Solicitor David Healey, who is also a former AFP officer, said there would be a lot of people on the books who were not operational because they had been struck down by mental health injuries.
He said - and the association agreed - the ACT's shortage meant police officers were often having to spend more time on general duties than they should before moving on to other areas of the AFP.
The general duties role involves being a first responder to countless traumatic incidents. The more time someone spent in general duties policing, the more likely or vulnerable they were to get a mental, or physical, injury, Mr Healey said.
"There has got to be a tipping point where they need to be rotated out and explore other areas of policing ... it's just a break," Mr Healey said.
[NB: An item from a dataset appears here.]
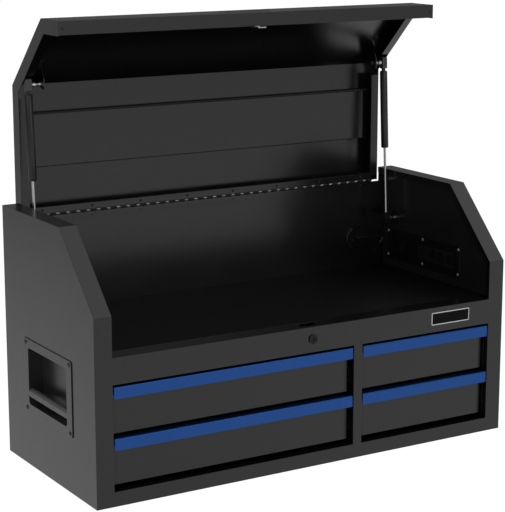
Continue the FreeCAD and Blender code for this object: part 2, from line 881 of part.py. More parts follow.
# ------------------------------------------------------------- gas struts
foot_y, foot_z = front + strut_foot_back, strut_foot_height
top_y = hinge_y + strut_top_height - hinge_z
top_z = hinge_z + hinge_y - strut_top_y
strut_length = math.hypot(top_y - foot_y, top_z - foot_z)
strut_lean = math.degrees(math.atan2(top_y - foot_y, top_z - foot_z))
tube_start = strut_length - socket_reach - neck_length - tube_length


def upright(radius, low, high):
    return Part.makeCylinder(radius, high - low, vector(-strut_x, 0, low), vector(0, 0, 1))


def leaned(shape):
    # From upright over the lower pivot to the strut's own slant.
    shape.rotate(vector(-strut_x, 0, 0), vector(1, 0, 0), -strut_lean)
    shape.translate(vector(0, foot_y, foot_z))
    return shape


def socket(pivot, side):
    # A moulded end; side is +1 where it reaches up from the pivot and -1 where down.
    low, high = sorted([pivot - side * socket_beyond, pivot + side * socket_reach])
    half = socket_width / 2
    block = box(-strut_x - half, -strut_x + half, -socket_depth / 2, socket_depth / 2, low, high)
    return rounded(block, socket_round, vector(1, 0, 0))


def strut_tube():
    high = tube_start + tube_length
    tube = upright(tube_radius, tube_start, high)
    bore = upright(tube_bore, tube_start + tube_end_wall, high - tube_end_wall)
    guide = upright(rod_radius + strut_running_gap, tube_start - 1, tube_start + tube_end_wall)
    return tube.cut([bore, guide])


def strut_top_socket():
    neck = upright(neck_radius, tube_start + tube_length, strut_length - socket_reach)
    block = union([socket(strut_length, -1), neck])
    seat = hole_x(pivot_radius, -strut_x - pivot_length - pivot_gap, -strut_x + socket_width,
                  0, strut_length)
    return block.cut(seat)


def strut_rod():
    end = tube_start + rod_overlap
    shaft = upright(rod_radius, socket_reach, end)
    piston = upright(tube_bore - strut_running_gap, end, end + piston_length)
    return union([shaft, piston])


def foot_bracket():
    # A hat shaped bracket on the side panel.
    web = -wall_x + bracket_reach
    half_y, half_z = bracket_width / 2, bracket_height / 2
    y0, y1 = foot_y - half_y, foot_y + half_y
    line = [
        (-wall_x, foot_z - half_z - bracket_ear),
        (-wall_x, foot_z - half_z),
        (web, foot_z - half_z),
        (web, foot_z + half_z),
        (-wall_x, foot_z + half_z),
        (-wall_x, foot_z + half_z + bracket_ear),
    ]
    hat = profile_y(band(line, 0, bracket_sheet), y0, y1)
    hole = hole_x(stud_radius, web - 1, web + bracket_sheet + 1, foot_y, foot_z)
    return hat.cut(hole)


save("strut_foot_brackets", *both_sides(foot_bracket()))


def foot_stud():
    # Its tip stops just short of the strut's lower socket.
    tip = -strut_x - socket_width / 2 - open_pivot_gap
    web = -wall_x + bracket_reach
    seat = web + bracket_sheet
    return union([
        bar_x(stud_radius, web, tip, foot_y, foot_z),
        bar_x(collar_radius, tip - collar_gap - collar_length, tip - collar_gap, foot_y, foot_z),
        bar_x(collar_radius, seat, seat + collar_length, foot_y, foot_z),
        bar_x(rivet_radius, web - rivet_height, web, foot_y, foot_z),
    ])


save("strut_foot_studs", *both_sides(foot_stud()))
strut_pieces = {
    "tube": strut_tube(),
    "top_socket": strut_top_socket(),
    "rod": strut_rod(),
    "foot_socket": socket(0, 1),
}
for name, shape in strut_pieces.items():
    save("left_strut_" + name, leaned(shape))
    save("right_strut_" + name, mirrored(shape))


# ------------------------------------------------------------- drawers
def drawer_box(x0, x1, z0):
    # A folded tray: front as high as the row, lower sides with a hem, lower back.
    y0 = front + drawer_recess
    y1 = y0 + drawer_length
    side_top = z0 + drawer_height - drawer_side_drop
    t = drawer_sheet
    return union([
        box(x0, x1, y0, y1, z0, z0 + t),
        box(x0, x1, y0, y0 + t, z0, z0 + drawer_height),
        box(x0, x1, y0, y0 + drawer_hem, z0 + drawer_height - t, z0 + drawer_height),
        box(x0, x1, y1 - t, y1, z0, side_top),
        box(x0, x0 + t, y0, y1, z0, side_top),
        box(x1 - t, x1, y0, y1, z0, side_top),
        box(x0, x0 + drawer_hem, y0, y1, side_top - t, side_top),
        box(x1 - drawer_hem, x1, y0, y1, side_top - t, side_top),
    ])


def drawer_pull(x0, x1, z0):
    # A channel hooked over the drawer front, open below for the fingers.
    top = z0 + drawer_height
    rear = front + drawer_recess
    line = [
        (rear, top - pull_web),
        (rear, top),
        (front, top),
        (front, top - pull_height),
        (front + pull_hem + pull_wall, top - pull_height),
    ]
    shape = profile_x(band(line, -pull_wall, 0), x0 + pull_side_gap, x1 - pull_side_gap)
    return shape.makeFillet(pull_round, edges_at(shape, front, top))


def slide_member(face, side, web, tip, half):
    # A C section; web and tip are the distances of its web and its cheeks' ends from the face.
    y0 = front + slide_setback
    y1 = y0 + slide_length
    turn = 1 if tip > web else -1
    spans = [(web, web + turn * slide_wall, -half, half)]
    spans += [(web, tip, half - slide_wall, half), (web, tip, -half, -half + slide_wall)]
    parts = []
    for a, b, low, high in spans:
        xa, xb = sorted([face + side * a, face + side * b])
        parts.append(box(xa, xb, y0, y1, low, high))
    return union(parts)


middle_web = slide_wall + slide_gap
slide_members = {
    "rails": (0, slide_cheek, slide_height / 2),
    "middles": (middle_web, slide_cheek, slide_height / 2 - middle_web),
    "inners": (slide_space, middle_web + slide_wall + slide_gap,
               slide_height / 2 - 2 * middle_web),
}

for row, z0 in rows.items():
    for bay, (x0, x1) in bays.items():
        name = row + "_" + bay
        save(name + "_drawer_box", drawer_box(x0 + slide_space, x1 - slide_space, z0))
        save(name + "_drawer_pull", drawer_pull(x0, x1, z0))
        for member, (web, tip, half) in slide_members.items():
            pair = [slide_member(x0, 1, web, tip, half), slide_member(x1, -1, web, tip, half)]
            for shape in pair:
                shape.translate(vector(0, 0, z0 + slide_above_drawer))
            save(name + "_slide_" + member, *pair)
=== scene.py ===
import bpy
import bmesh
import math
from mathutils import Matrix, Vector


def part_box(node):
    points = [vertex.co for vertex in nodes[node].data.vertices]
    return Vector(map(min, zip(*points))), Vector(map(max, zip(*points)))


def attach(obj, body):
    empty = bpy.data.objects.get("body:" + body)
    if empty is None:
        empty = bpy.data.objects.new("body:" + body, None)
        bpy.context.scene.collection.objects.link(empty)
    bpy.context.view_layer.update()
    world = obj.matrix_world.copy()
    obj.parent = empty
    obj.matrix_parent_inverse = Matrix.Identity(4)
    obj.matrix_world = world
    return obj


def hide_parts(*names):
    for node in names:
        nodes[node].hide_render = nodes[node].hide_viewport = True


# A machinist tool chest with its lid held open by gas struts. Metres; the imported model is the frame.
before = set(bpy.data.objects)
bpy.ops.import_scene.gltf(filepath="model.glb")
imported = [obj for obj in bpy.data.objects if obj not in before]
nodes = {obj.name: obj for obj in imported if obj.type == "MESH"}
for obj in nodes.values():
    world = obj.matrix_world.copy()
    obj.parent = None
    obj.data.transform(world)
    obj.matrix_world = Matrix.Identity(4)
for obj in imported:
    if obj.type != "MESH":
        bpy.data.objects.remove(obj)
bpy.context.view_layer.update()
mm = 0.001


# Small tools that every piece uses.
def linear(hexColour):  # sRGB hex to Blender's linear colour
    parts = [int(hexColour[i:i + 2], 16) / 255 for i in (1, 3, 5)]
    return [p / 12.92 if p <= 0.04045 else ((p + 0.055) / 1.055) ** 2.4 for p in parts] + [1.0]


def addNode(tree, kind, inputs=None, **settings):  # a node with its settings and what feeds it
    node = tree.nodes.new(kind)
    for name, value in settings.items():
        setattr(node, name, value)
    for key, value in (inputs or {}).items():
        if isinstance(value, bpy.types.NodeSocket):
            tree.links.new(value, node.inputs[key])
        else:
            node.inputs[key].default_value = value
    return node


def linkObject(name, mesh):
    piece = bpy.data.objects.new(name, mesh)
    bpy.context.scene.collection.objects.link(piece)
    return piece


def finishPiece(piece, body, replaced=()):
    if replaced:
        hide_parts(*replaced)
    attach(piece, body)
    return piece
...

"I'm not suggesting for any minute that they be rotated out and never go back.
"But certainly they should be ... given a breather, and have a different experience in other national areas so they can re-calibrate, get any assistance they might need mentally or physically, then come back in fresh."
The Productivity Commission's latest report on government services showed the ACT had the lowest number of policing staff for every 100,000 people of any Australian jurisdiction in 2017-18.
Numbers had continued to decline since 2015-16.
Mr Healey suggested four years on general duties was a sufficient timeframe for most police officers, although it would depend on their previous experience and mental and physical condition.
One ACT policing officer, who was receiving treatment for chronic post-traumatic stress disorder interstate, said he attempted to rotate out of general duties several times in his decade with the local force.
"I was never released because the numbers were too short," he said.
"[Moving to another area in the AFP] would have been a great experience for me ... before I got unwell."
The officer was receiving worker's compensation and money for treatment from Comcare. The federal workplace insurer initially rejected his claim because of his inability to recall events on paper; he exhausted nearly four months of his paid leave before the claim was accepted.
His AFP case manager did not help him lodge his claim, he said.
"[The AFP] probably would have picked up the issues I had much sooner if someone actually spoke to me.
"I wouldn't sleep for two or three days after some shifts because they were so intense."
Another officer said the Comcare claims process was like being asked to write neatly with a broken arm.
The association is calling on the AFP to have a stronger focus on early intervention for mental health injuries, and on the government to put more money towards it.
If they did so, officers could be kept in the operational pool in good health, and shortages would be stymied, Ms Smith said.
Mr Healey said officers often felt like they were not believed in the Comcare process, and the AFP should offer them more support throughout it.
A spokesman for Comcare said it determined claims for workers' compensation in accordance with the Safety, Rehabilitation and Compensation Act 1988. It recognised the process could sometimes "become adversarial", and encouraged collaboration between people making claims, their employers, and treatment providers.
It had trialed and was continuing to progress alternative dispute resolutions, such as mediation.
The spokesman for ACT Policing said while officer numbers varied, last financial year saw its largest workforce "in recent times".
The ACT government had committed nearly $34 million to put on about 70 more policing staff on in the next four years. An ACT government spokesman said local stations were not regularly short staffed, and there was no set tenure for officers on general duties.
"In 2017-18 more than 100 release requests to roles outside of ACT Policing were granted," the spokesman said.
"Community satisfaction and confidence in ACT Policing remains high and above the national average."
The AFP and ACT Policing's approach to officers' health and wellbeing included three dedicated welfare officers in the territory, external support, and various policies and programs.
Minister for Police and Emergency Services, Mick Gentleman, said the ACT government would continue to work closely with policing to make sure they were adequately resourced.
"I'm committed to supporting and improving the mental health and wellbeing of our police officers," he said.